Let's talk about perception.

The perception of Jay Cutler is he's a giant d-bag. He's a smoking Internet meme carved out of bad language sprinkled with teammates who trashed him the moment he left town.

The perception of Jay Cutler is he never gave a crap whether he won or lost. His toughness became a talking point when he pulled himself from an NFC title game with, what would be learned later was, a sprained MCL. He was widely criticized by fans and players for the decision. He hasn't played 16 games since 2009.

The perception of Jay Cutler is he has a big arm that can throw a team back into a game. He's 12-23 in his last 3 seasons. He's never thrown for 5,000 yards. He's thrown more then 4,000 once.

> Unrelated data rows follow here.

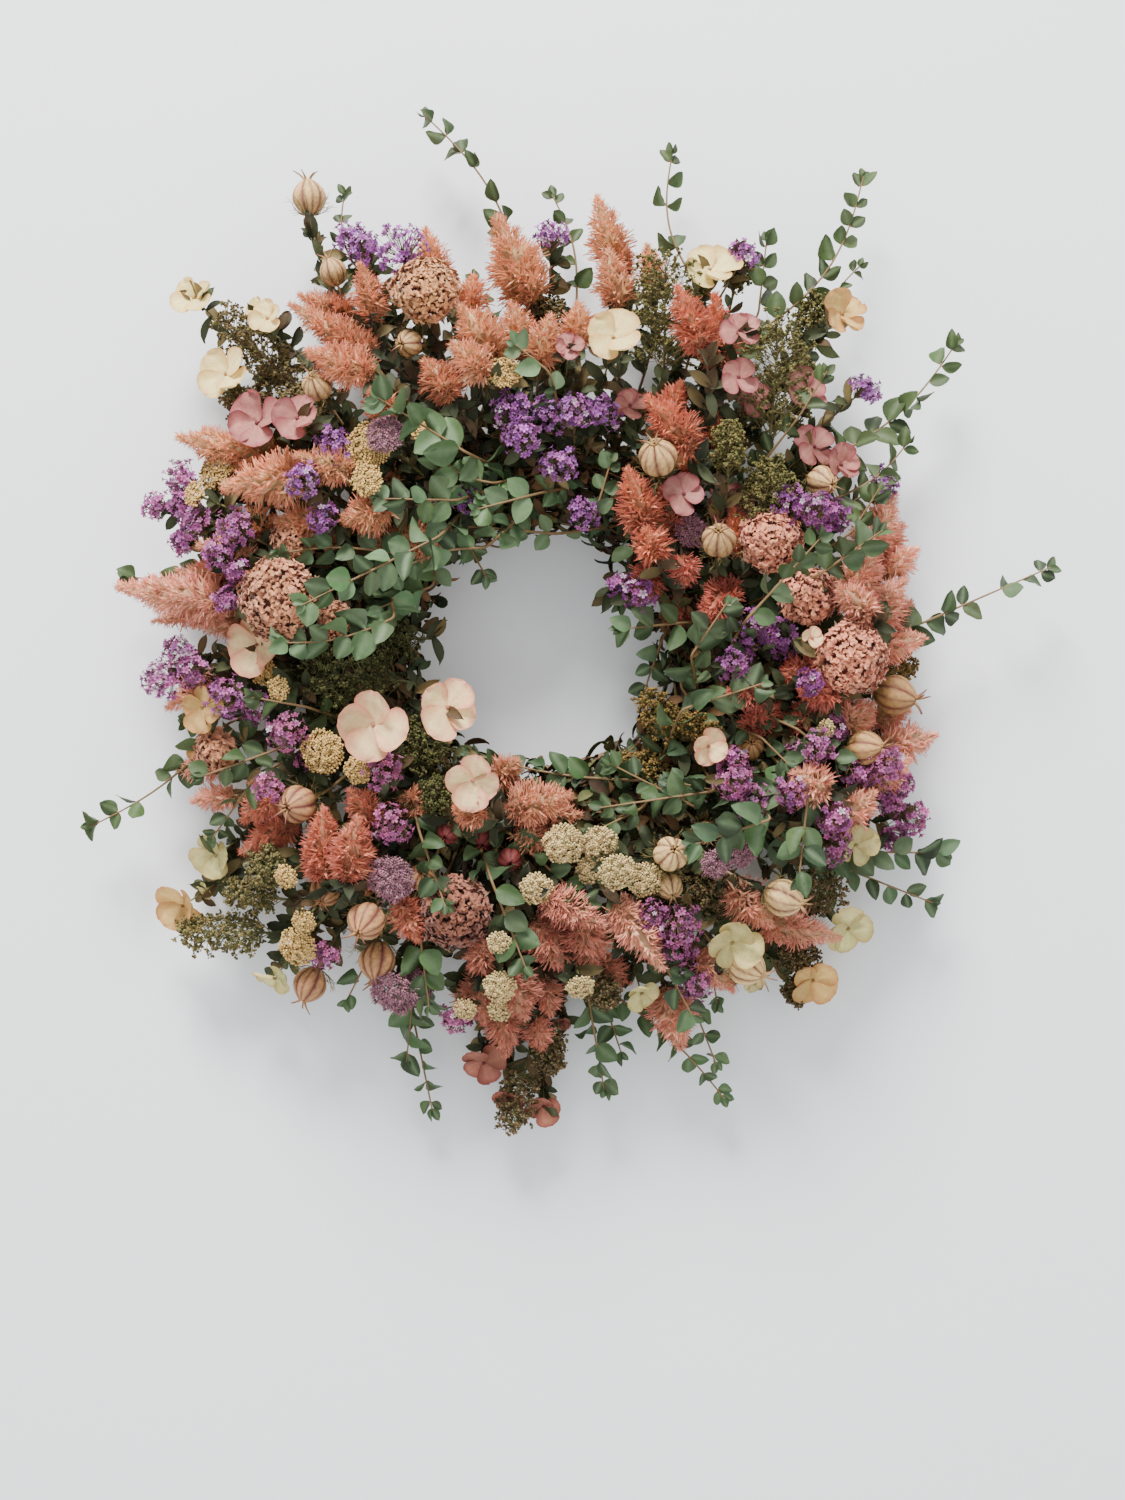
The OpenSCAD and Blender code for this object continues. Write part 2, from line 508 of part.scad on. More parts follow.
module eucalyptus_top() eucalyptus("seagreen", [
    [-10, 205, -70, 310, 35, 30, 12, 7], [-100, 210, -115, 265, 35, 30, -8, 5],
    [20, 205, 5, 265, 30, 25, 5, 6], [-25, 185, -40, 215, 35, 30, 0, 5],
    [95, 205, 75, 290, 35, 30, -12, 6], [125, 195, 130, 240, 35, 30, 0, 7]
]);
module eucalyptus_top_right() eucalyptus("darkseagreen", [
    [120, 180, 185, 275, 45, 35, 14, 7], [160, 180, 185, 225, 35, 30, -5, 5],
    [165, 110, 240, 180, 45, 35, 8, 8], [165, 85, 210, 120, 60, 55, 5, 7],
    [145, 130, 160, 155, 75, 80, 0, 6], [175, 65, 190, 90, 75, 80, 0, 6]
]);
module eucalyptus_upper_left() eucalyptus("mediumseagreen", [
    [-45, 80, -90, 80, 90, 95, 0, 7], [-75, 50, -145, 50, 75, 85, 4, 7],
    [-40, 105, -90, 135, 100, 105, 0, 9], [-50, 75, -30, 40, 40, 40, 0, 6],
    [-30, 55, -85, 35, 75, 85, 6, 6], [-80, 15, -145, 0, 85, 95, -5, 8],
    [5, 150, -15, 165, 100, 105, 0, 7], [-60, 35, -95, 20, 55, 60, 0, 8],
    [10, 65, -60, 70, 55, 60, 0, 5], [-55, 60, -130, 20, 90, 105, 0, 8],
    [0, 85, -35, 75, 85, 90, 0, 7], [-25, 90, -60, 110, 85, 90, -5, 8]
]);
module eucalyptus_left() eucalyptus("olivedrab", [
    [-170, 60, -240, 40, 30, 30, -8, 7], [-155, 75, -205, 80, 30, 30, 0, 6],
    [-165, -5, -195, -15, 35, 35, 0, 6], [-155, -30, -205, -45, 30, 30, 0, 6],
    [-180, -45, -260, -105, 40, 30, -6, 7], [-150, -60, -190, -75, 65, 70, 0, 7],
    [-160, -75, -185, -110, 60, 55, 0, 6], [-130, -35, -160, -30, 75, 80, 0, 6]
]);
module eucalyptus_bottom() eucalyptus("seagreen", [
    [-70, -190, -75, -240, 35, 30, 0, 8], [-75, -200, -60, -270, 20, 20, 0, 6],
    [-90, -165, -110, -205, 40, 35, 0, 6], [-65, -165, -60, -205, 70, 65, 0, 8],
    [30, -200, 40, -255, 40, 35, 0, 7], [35, -190, 50, -235, 30, 25, 0, 7],
    [45, -200, 110, -260, 25, 25, -4, 6], [85, -190, 105, -240, 30, 30, 0, 6],
    [65, -165, 90, -210, 60, 60, 0, 8], [100, -175, 105, -205, 35, 30, 0, 5]
]);
module eucalyptus_bottom_inner() eucalyptus("mediumseagreen", [
    [-65, -105, -50, -145, 85, 95, 0, 7], [-25, -130, -5, -180, 90, 90, 0, 8],
    [-15, -105, 30, -145, 75, 80, 0, 7], [60, -75, -40, -60, 55, 50, -4, 7],
    [90, -90, 40, -65, 65, 70, 0, 7], [100, -80, 35, -90, 80, 85, 0, 6],
    [60, -90, 30, -105, 65, 70, 0, 6], [-65, -75, -80, -105, 50, 50, 0, 7]
]);
module eucalyptus_lower_right() eucalyptus("cadetblue", [
    [125, -50, 140, -65, 80, 85, 0, 7], [125, -85, 75, -75, 70, 75, 0, 7],
    [150, -80, 145, -130, 95, 95, 0, 8], [150, -115, 235, -115, 50, 45, 0, 9],
    [165, -120, 230, -145, 35, 30, 0, 7], [145, -45, 170, -65, 80, 85, 0, 7],
    [130, -95, 85, -110, 95, 100, 0, 9]
]);
module eucalyptus_right() eucalyptus("darkseagreen", [
    [205, 10, 295, 50, 40, 35, 0, 7], [115, 15, 155, 60, 95, 105, 0, 7],
    [155, 40, 190, 65, 90, 95, 0, 8], [160, 50, 165, 80, 55, 60, 0, 6]
]);
module eucalyptus_right_inner() eucalyptus("seagreen", [
    [55, 65, 45, 25, 50, 55, 0, 7], [85, 15, 45, 10, 65, 75, 0, 8], [70, 5, 60, -25, 50, 50, 0, 6],
    [85, -5, 105, 25, 85, 90, 0, 8], [80, -35, 125, -20, 85, 95, 0, 8], [80, -20, 95, -45, 60, 65, 0, 7],
    [30, 70, 40, 105, 75, 80, 0, 6]
]);

hang_loop();
wire_ring_outer();
wire_ring_outer_raised();
wire_ring_inner_raised();
wire_ring_inner();
wire_cross_bars();
binding_wire();
stem_bundle_top();
stem_bundle_right();
stem_bundle_bottom();
stem_bundle_left();
celosia_top();
celosia_top_left();
celosia_upper_left();
celosia_left();
celosia_lower_left();
celosia_bottom();
celosia_bottom_inner();
celosia_lower_right();
celosia_right();
celosia_right_inner();
celosia_top_right();
cockscomb_top();
cockscomb_left();
cockscomb_right();
cockscomb_bottom();
nigella_pods_top();
nigella_pods_right();
nigella_pods_lower_right();
nigella_pods_lower_left();
nigella_pods_inner();
hydrangea_cream_top();
hydrangea_mauve_top();
hydrangea_cream_left();
hydrangea_ochre_outer();
hydrangea_green_outer();
hydrangea_rose_bottom();
seed_heads_top_left();
seed_heads_top_right();
seed_heads_left();
seed_heads_lower_left();
seed_heads_bottom();
seed_heads_right();
yarrow_left();
yarrow_bottom();
ageratum_left();
statice_top();
statice_left();
statice_lower_left();
statice_right();
statice_bottom();
eucalyptus_top();
eucalyptus_top_right();
eucalyptus_upper_left();
eucalyptus_left();
eucalyptus_bottom();
eucalyptus_bottom_inner();
eucalyptus_lower_right();
eucalyptus_right();
eucalyptus_right_inner();
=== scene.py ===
"""Looks of the harvest door wreath. Every plant stands on the solid of its CAD node: the solids
are read back as heads, sprigs and stems, and petals, leaves and seeds are built on them."""

import math

import bpy
import numpy as np
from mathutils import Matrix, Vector


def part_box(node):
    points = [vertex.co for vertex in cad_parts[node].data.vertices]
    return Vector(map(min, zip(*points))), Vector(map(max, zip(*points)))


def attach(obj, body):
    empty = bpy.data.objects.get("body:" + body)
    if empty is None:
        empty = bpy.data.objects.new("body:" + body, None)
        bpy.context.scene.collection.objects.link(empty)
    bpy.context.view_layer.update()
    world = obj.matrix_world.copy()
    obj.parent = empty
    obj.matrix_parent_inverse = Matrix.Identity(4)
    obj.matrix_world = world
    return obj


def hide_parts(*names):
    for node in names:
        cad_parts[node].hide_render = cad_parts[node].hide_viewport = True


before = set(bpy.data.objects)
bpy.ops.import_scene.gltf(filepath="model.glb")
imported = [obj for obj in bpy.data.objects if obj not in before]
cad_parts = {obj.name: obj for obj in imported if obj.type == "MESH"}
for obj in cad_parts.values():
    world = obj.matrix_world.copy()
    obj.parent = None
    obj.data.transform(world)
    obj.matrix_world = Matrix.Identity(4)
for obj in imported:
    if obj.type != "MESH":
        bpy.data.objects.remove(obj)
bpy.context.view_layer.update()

MM = 0.001
UP = np.array([0.0, 0.0, 1.0])
OUT = np.array([0.0, -1.0, 0.0])
GOLDEN = math.radians(137.508)

# The middle of the wreath and its bound stems, in millimetres
ring_low, ring_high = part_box("wire_ring_outer")
MIDDLE = np.array((ring_low + ring_high) / 2) / MM
CORE_R = (ring_high.x - ring_low.x) / MM / 2 - 26.2
CORE_H = 20
BUNDLE_R = 18

# Behind BACK, petals and leaves are pressed flat within BACK_GIVE, clear of the door
BACK = 1.5
BACK_GIVE = 3.0


# --- small geometry helpers ---


def unit(v):
    return v / np.maximum(np.linalg.norm(v, axis=-1, keepdims=True), 1e-9)


def rgb(r, g, b):
    """A colour given as 0-255 screen values, in the linear values Blender works in."""
    c = np.array([r, g, b], float) / 255
    return np.where(c < 0.04045, c / 12.92, ((c + 0.055) / 1.055) ** 2.4)


def across(axis):
    """Two directions square to axis and to each other."""
    side = np.cross(axis, OUT)
    if np.linalg.norm(side) < 0.2:
        side = np.cross(axis, UP)
    side = unit(side)
    return side, np.cross(axis, side)


def turns_to(grow, face):
    """Turning matrices whose y axis is grow and whose z axis is as near face as can be."""
    grow = unit(grow)
    side = unit(np.cross(grow, face))
    return np.stack([side, grow, np.cross(side, grow)], axis=-1)


def randoms(rng, n):
    return unit(rng.normal(size=(n, 3)))


# --- reading heads and sprigs back from the CAD solids ---


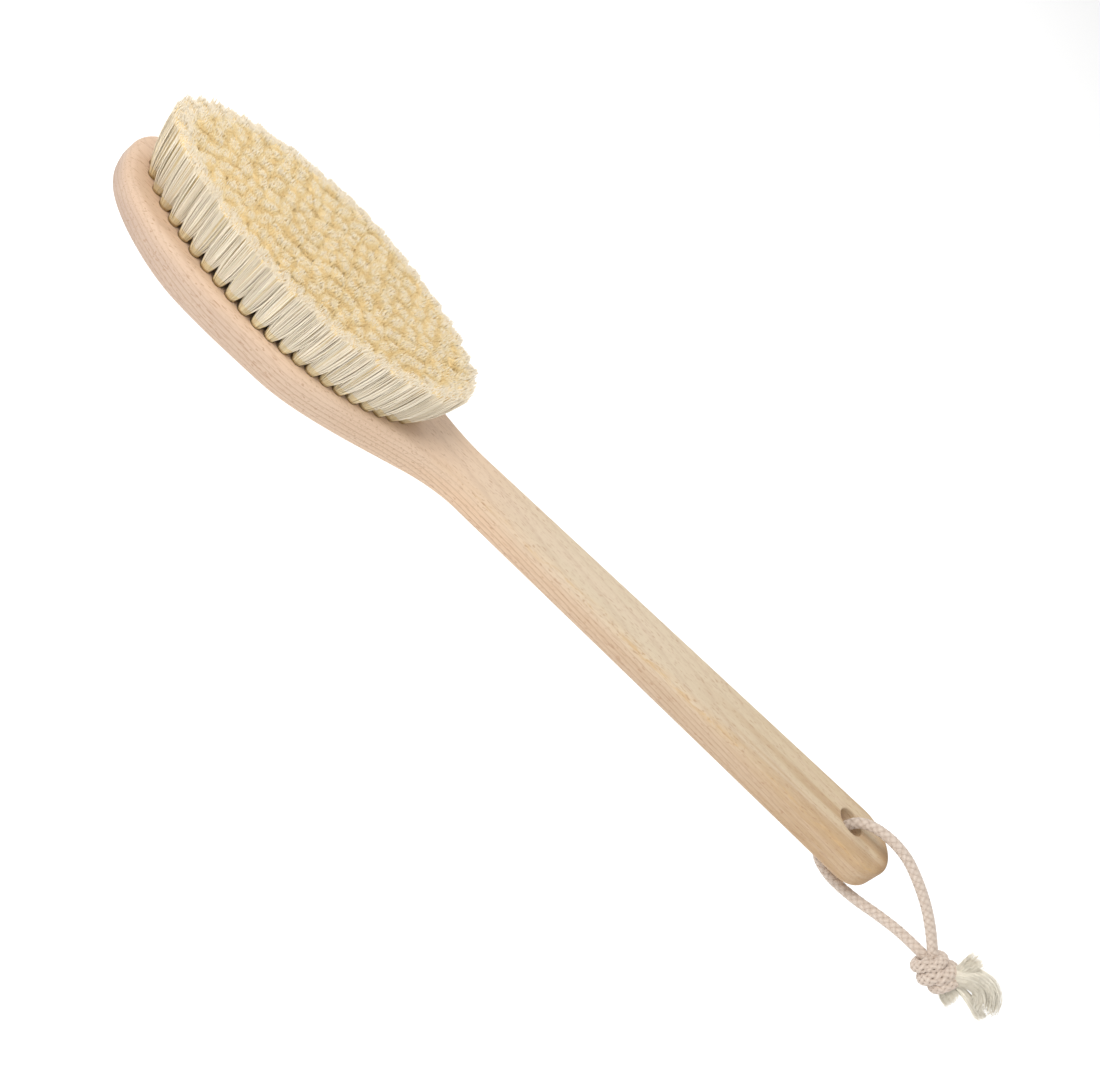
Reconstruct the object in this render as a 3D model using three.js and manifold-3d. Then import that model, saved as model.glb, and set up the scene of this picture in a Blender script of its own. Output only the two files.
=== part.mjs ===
// A long-handled body dry brush: a one-piece beech head and handle, rows of natural bristle tufts in
// blind holes, the flat-wire anchors that hold them, and a knotted cotton hanging cord.
// Millimetres. X runs from the nose (-X) to the hanging end (+X), Y across the brush, and +Z points
// out of the bristle side. The origin is the centre of the flat land on the back of the head.
import * as THREE from "three";
import { mergeVertices } from "three/addons/utils/BufferGeometryUtils.js";
import Module from "manifold-3d";

const wasm = await Module();
wasm.setup();

// Wooden body
const LENGTH = 398.5; // nose to hanging end, wood only
const NOSE = 73.5; // bristle field centre to nose
const NOSE_POWER = 2.5; // superellipse power of the nose in plan: 2 is an ellipse, more is blunter
const HEAD_WIDTH = 75;
const SHOULDER_X = 8; // where the head starts to narrow
const NECK_X = 97; // where it has narrowed to the handle
const NECK_WIDTH = 25;
const END_WIDTH = 32.5; // handle width where its rounded end starts
const END_ROUND = 16; // length of the rounded end
const HEAD_DEPTH = 16.5; // front face to back land
const NOSE_DEPTH = 11.5;
const NECK_DEPTH = 13.2;
const END_DEPTH = 15.4;
const LAND_HALF = 30; // the back is flat this far each way from the origin
const FRONT_ROUND = 3.2; // edge radius round the front face
const BACK_ROUND = 5; // edge radius round the back, on the handle and at the nose
const BELLY_ROUND = 3.6; // what the head adds to that radius

// Bristle field
const RING_HALF = [63.5, 32.5]; // half axes of the outer ring of tufts, at the wood
const RING_POWER = 1.85; // superellipse power of that ring
const RING_TUFTS = 48;
const ROWS = 21; // rows across the head
const TUFT_PITCH = 7.6; // along a row
const END_ROW_COUNTS = [5, 4]; // tufts in the first two rows at each end
const BRISTLE = 23.5; // free bristle length
const TIP_HALF = [68, 36.5]; // half axes of that ring at the bristle tips
const TIP_SHIFT = -1.5; // how far the tips as a whole lean along X
const MOUTH_HALF = 1.35; // half width of a tuft where it leaves the wood
const ROOT_HALF = 0.7; // and at its bottom, just above its anchor
const ROOT_DEPTH = 7;
const TIP_HALF_ACROSS = 2.9; // half thickness of a row at the tips, where its neighbours leave room
const ROW_GAP = 1; // between neighbouring rows at the tips
const ROW_END = 2.3; // how far a row's tips reach past its outermost tuft's middle
const MERGE = 0.6; // share of the bristle length where neighbours in a row grow together
const HOLE_RADIUS = 2.35;
const HOLE_DEPTH = 10.5;
const HOLE_SIDES = 6;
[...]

The perception of Jay Cutler is he's been one of the leagues Top 10-15 QB's since his days in Denver. He's made one Pro Bowl. In 2008. While still in Denver.

The thing about perception is sometimes your senses can fool you. Sometimes you only see what you want to see, hear what you want to hear, therefore guiding your perception to fit the narrative you prefer.

In this case, the narrative is Jay Cutler is a bad teammate, with a bad attitude, lacks toughness, and is the furtherest from a proven winner. That narrative is slanted by our perception. The perception that everything we read about Jay Cutler is accurate. The perception that because one teammate hated Cutler, they all hated him. The perception that because he took himself out of one game in which he sprained a ligament that somehow meant he wasn't tough.

Perception isn't always reality. Sometimes perception is the reality we chose to create.